At trial in 2017, Trial Court valued the House at $530,000. The parties agreed that the Moore/Marsden formula [when community pays for one party’s separate property House during the marriage, the community gets reimbursed based on principle reduction of the loan on the House and appreciation in value of the house during the marriage] should be used to calculate the community property interest in the House acquired by making the mortgage payments. Using that formula, Trial Court calculated that the community property interest amounted to 33.66%, or $172,684 (appreciation value plus mortgage principle reduction). However, Wife argued that the community property interest must be increased to 64.9% to include the six (6) years that Husband lived in the House after the parties’ separation. In essence, Wife was arguing that she had to wait for six (6) years to receive her community property share in the House while Husband was solely enjoying the House and thus, her community property interest should be increased.

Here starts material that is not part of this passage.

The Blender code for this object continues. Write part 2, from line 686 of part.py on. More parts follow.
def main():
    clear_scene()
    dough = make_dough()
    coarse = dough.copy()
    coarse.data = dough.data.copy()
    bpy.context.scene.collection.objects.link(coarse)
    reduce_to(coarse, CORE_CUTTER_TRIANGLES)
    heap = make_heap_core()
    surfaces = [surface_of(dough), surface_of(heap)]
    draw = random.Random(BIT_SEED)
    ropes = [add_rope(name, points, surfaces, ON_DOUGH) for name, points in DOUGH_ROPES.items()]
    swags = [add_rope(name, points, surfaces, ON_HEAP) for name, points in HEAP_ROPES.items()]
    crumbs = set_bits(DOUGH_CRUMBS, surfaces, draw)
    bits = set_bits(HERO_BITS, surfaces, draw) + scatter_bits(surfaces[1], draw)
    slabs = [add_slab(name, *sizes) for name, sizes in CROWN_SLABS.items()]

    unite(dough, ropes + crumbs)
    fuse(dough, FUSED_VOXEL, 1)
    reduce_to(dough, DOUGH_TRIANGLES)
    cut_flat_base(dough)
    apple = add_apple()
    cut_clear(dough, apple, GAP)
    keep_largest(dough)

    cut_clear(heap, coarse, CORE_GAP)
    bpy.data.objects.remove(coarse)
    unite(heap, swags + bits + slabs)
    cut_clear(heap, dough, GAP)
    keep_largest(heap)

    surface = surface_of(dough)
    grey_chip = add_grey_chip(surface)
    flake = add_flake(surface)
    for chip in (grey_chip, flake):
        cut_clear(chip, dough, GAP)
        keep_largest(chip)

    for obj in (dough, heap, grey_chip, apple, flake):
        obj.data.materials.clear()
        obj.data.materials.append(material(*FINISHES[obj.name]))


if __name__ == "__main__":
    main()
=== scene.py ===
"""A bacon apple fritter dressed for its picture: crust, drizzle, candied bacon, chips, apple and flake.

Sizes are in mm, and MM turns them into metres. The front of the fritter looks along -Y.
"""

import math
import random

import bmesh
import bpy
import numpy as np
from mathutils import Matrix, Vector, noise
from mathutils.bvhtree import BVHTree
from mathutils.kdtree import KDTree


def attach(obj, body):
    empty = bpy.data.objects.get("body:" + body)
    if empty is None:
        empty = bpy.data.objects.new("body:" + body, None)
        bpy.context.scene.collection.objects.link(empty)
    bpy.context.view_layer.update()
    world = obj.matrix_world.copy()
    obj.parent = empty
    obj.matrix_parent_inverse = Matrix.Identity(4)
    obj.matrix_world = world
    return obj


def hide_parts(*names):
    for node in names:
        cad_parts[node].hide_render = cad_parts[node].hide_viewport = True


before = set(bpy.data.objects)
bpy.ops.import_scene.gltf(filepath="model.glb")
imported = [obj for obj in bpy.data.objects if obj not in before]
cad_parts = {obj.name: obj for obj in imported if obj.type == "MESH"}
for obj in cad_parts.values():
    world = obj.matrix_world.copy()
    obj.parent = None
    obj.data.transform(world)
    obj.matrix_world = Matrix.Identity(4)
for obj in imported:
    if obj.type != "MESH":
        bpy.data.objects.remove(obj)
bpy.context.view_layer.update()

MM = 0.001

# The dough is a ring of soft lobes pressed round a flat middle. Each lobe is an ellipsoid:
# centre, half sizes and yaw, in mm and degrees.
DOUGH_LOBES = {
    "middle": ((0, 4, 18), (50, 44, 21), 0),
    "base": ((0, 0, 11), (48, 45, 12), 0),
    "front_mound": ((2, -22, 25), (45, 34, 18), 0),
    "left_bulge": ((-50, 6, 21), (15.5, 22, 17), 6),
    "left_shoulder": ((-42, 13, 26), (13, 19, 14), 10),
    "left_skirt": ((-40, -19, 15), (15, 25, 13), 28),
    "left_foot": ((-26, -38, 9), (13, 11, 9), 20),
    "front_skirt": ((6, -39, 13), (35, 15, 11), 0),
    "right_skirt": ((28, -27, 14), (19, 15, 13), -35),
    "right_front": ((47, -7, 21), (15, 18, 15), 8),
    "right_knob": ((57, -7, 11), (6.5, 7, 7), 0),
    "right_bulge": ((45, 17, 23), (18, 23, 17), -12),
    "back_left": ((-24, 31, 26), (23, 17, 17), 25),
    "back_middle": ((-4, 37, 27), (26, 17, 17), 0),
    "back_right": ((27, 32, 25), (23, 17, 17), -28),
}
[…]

Trial Court agreed and re-calculated the community property interest under the Moore/Marsden formula at $332,944, which included Husband’s separate property payments of $52,482 [payments he made on the mortgage after the date of separation]. Husband appealed and now the California Court of Appeals has vacated Trial Court’s order and has remanded the case back to Trail Court with directions as to how to resolve the case.

The Appellate Court has ruled that (1) by making payments on Husband’s separate property House with community property funds [parties’ earnings during the marriage], the community acquired a beneficial interest in House the amount of which is calculated by the application of the Moore/Marsden formula;(2) the community ceases to acquire a beneficial interest in a spouse’s separate property when community property payments stop or date of separation occurs; (3) Trial Court erred by applying the Moore/Marsden formula beyond the date of separation after which Husband made house payments with his separate property [his earnings after the date of separation]; and (4) if any compensation is due to the community by reason of Husband’s living in the House after the parties’ separation, it must be calculated as Watts charges. According to the Appellate Court, “where, as here, the community does not own the property outright but instead maintains a beneficial partial interest in the property due to a Moore/Marsden calculation,” Watts charges may be applied. Therefore, the Appellate Court has remanded the case back to Trial Court for further proceedings in line with this opinion.